Hannaberry HVAC v. Workers’ Comp. Appeal Bd. (Snyder, Jr.), 834 A.2d 524, 528 (Pa. 2003) (internal quotations and citations omitted). Here, the Fund asserts Section 305.2(c.1) of the Act “mandate[d] the submission of evidence establishing Claimant [was] not entitled to benefits in New Jersey . . . while the claim was pending before the WCJ.” The Fund’s Br. at 9 (emphasis added). However, this is not supported by the plain language of the statute. The statute provides “[n]o compensation shall be payable” from the Fund until the claimant submits evidence demonstrating the claimant is not entitled to workers’ compensation benefits from another state. 77 P.S. § 411.2(c.1) (emphasis added). A plain reading of this statute makes clear the Fund is not required to pay compensation to a claimant until the claimant submits the required evidence. In other words, Section 305.2(c.1) of the Act conditions the Fund’s payment of compensation on a claimant’s submission of evidence. The statute does not reference the Fund’s liability or a required timeline for the submission of such evidence, and we decline to furnish additional terms into the statute to supply provisions which are not present therein. See In re Nov. 3, 2020, 240 A.3d at 611. Moreover, if the legislature intended to require a claimant to submit the required evidence before the Fund could be held liable for the payment of benefits, it could have used the term “liable” in the statute as it has in other sections of the
6 Act. For example, Section 301(a) of the Act provides, in relevant part, “[e]very employer shall be liable for compensation for personal injury to . . . each employe, by an injury in the course of his employment.” 77 P.S. § 431 (emphasis added). Likewise, Section 202 of the Act indicates an “employer shall be liable for the negligence of employes other than the plaintiff.” 77 P.S. § 1302 (emphasis added). Another example is found in Section 205 of the Act, which provides “[i]f disability or death is compensable under this act, a person shall not be liable to anyone at common law or otherwise.” 77 P.S. § 1305 (emphasis added). Yet, here, the legislature makes no mention of the Fund’s liability, instead, referencing only the Fund’s payment of compensation. Accordingly, we agree with the Board’s interpretation and application of Section 305.2(c.1) of the Act, and we discern no error by the Board. CONCLUSION For the foregoing reasons, we affirm the Board’s Order.

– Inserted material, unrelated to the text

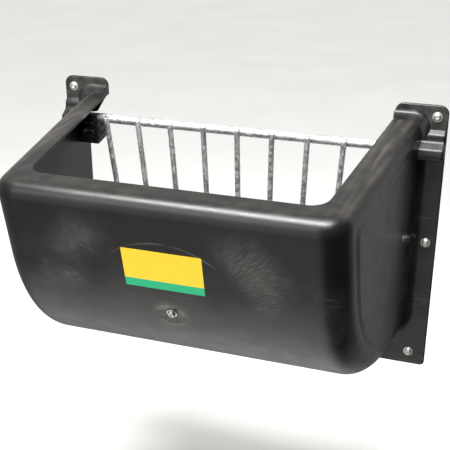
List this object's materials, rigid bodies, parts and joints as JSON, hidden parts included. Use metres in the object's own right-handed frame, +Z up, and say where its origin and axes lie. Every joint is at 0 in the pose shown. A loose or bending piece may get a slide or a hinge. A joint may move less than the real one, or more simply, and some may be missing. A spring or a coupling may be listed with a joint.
{
  "type": "hay rack feeder",
  "caption": "Wall-mounted black moulded trough, open at the top and back, with a hinged galvanised bar grid for feeding hay to small livestock.",
  "frame": {"origin": "on the wall face, midway between the two top wall bolts", "axes": "+X to the right along the wall, +Y into the wall, +Z up; the trough stands out towards -Y"},
  "size_m": [0.7, 0.4435, 0.488],
  "materials": {
    "moulded_polyethylene": "satin black moulded polyethylene with light scuffs",
    "bracket_polyamide": "matt black injection-moulded plastic",
    "plug_polyethylene": "satin black plastic",
    "zinc_plated_steel": "bright zinc plate",
    "galvanised_steel": "hot-dip galvanised, mottled",
    "label_vinyl": "printed self-adhesive vinyl, plain"
  },
  "bodies": {
    "trough": {"trough_shell": "moulded_polyethylene", "left_rail_bracket": "bracket_polyamide", "right_rail_bracket": "bracket_polyamide", "bracket_screw_left_upper": "zinc_plated_steel", "bracket_screw_left_lower": "zinc_plated_steel", "bracket_screw_right_upper": "zinc_plated_steel", "bracket_screw_right_lower": "zinc_plated_steel", "left_side_plug": "plug_polyethylene", "right_side_plug": "plug_polyethylene", "wall_bolt_top_left": "zinc_plated_steel", "wall_bolt_top_right": "zinc_plated_steel", "wall_bolt_middle_left": "zinc_plated_steel", "wall_bolt_middle_right": "zinc_plated_steel", "wall_bolt_bottom_left": "zinc_plated_steel", "wall_bolt_bottom_right": "zinc_plated_steel", "wall_washer_top_left": "zinc_plated_steel", "wall_washer_top_right": "zinc_plated_steel", "wall_washer_middle_left": "zinc_plated_steel", "wall_washer_middle_right": "zinc_plated_steel", "wall_washer_bottom_left": "zinc_plated_steel", "wall_washer_bottom_right": "zinc_plated_steel", "front_bolt": "zinc_plated_steel", "front_washer": "zinc_plated_steel", "front_nut": "zinc_plated_steel", "sticker": "label_vinyl"},
    "grid": {"hinge_rail": "galvanised_steel", "grid_bar_1": "galvanised_steel", "grid_bar_2": "galvanised_steel", "grid_bar_3": "galvanised_steel", "grid_bar_4": "galvanised_steel", "grid_bar_5": "galvanised_steel", "grid_bar_6": "galvanised_steel", "grid_bar_7": "galvanised_steel", "grid_bar_8": "galvanised_steel", "grid_bar_9": "galvanised_steel", "lower_cross_bar": "galvanised_steel"}
  },
  "joints": [
    {"name": "grid_hinge", "type": "hinge", "parent": "trough", "child": "grid", "pos_m": [0, -0.031, -0.049], "axis": [-1, 0, 0], "range_deg": [-1, 185]}
  ]
}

______________________________ STACY WALLACE, Judge
7 IN THE COMMONWEALTH COURT OF PENNSYLVANIA
Uninsured Employers Guaranty : Fund, : Petitioner : : v. : No. 908 C.D. 2024 : Luis Aguilar, Joe Miller Construction, : Life Time Contractor Company, LLC, : Life Time Home Improvement : Contractors, LLC, and State Workers’ : Insurance Fund (Workers’ : Compensation Appeal Board), : Respondents :
ORDER
AND NOW, this 9th day of September 2025, the June 18, 2024 order of the Workers’ Compensation Appeal Board is AFFIRMED.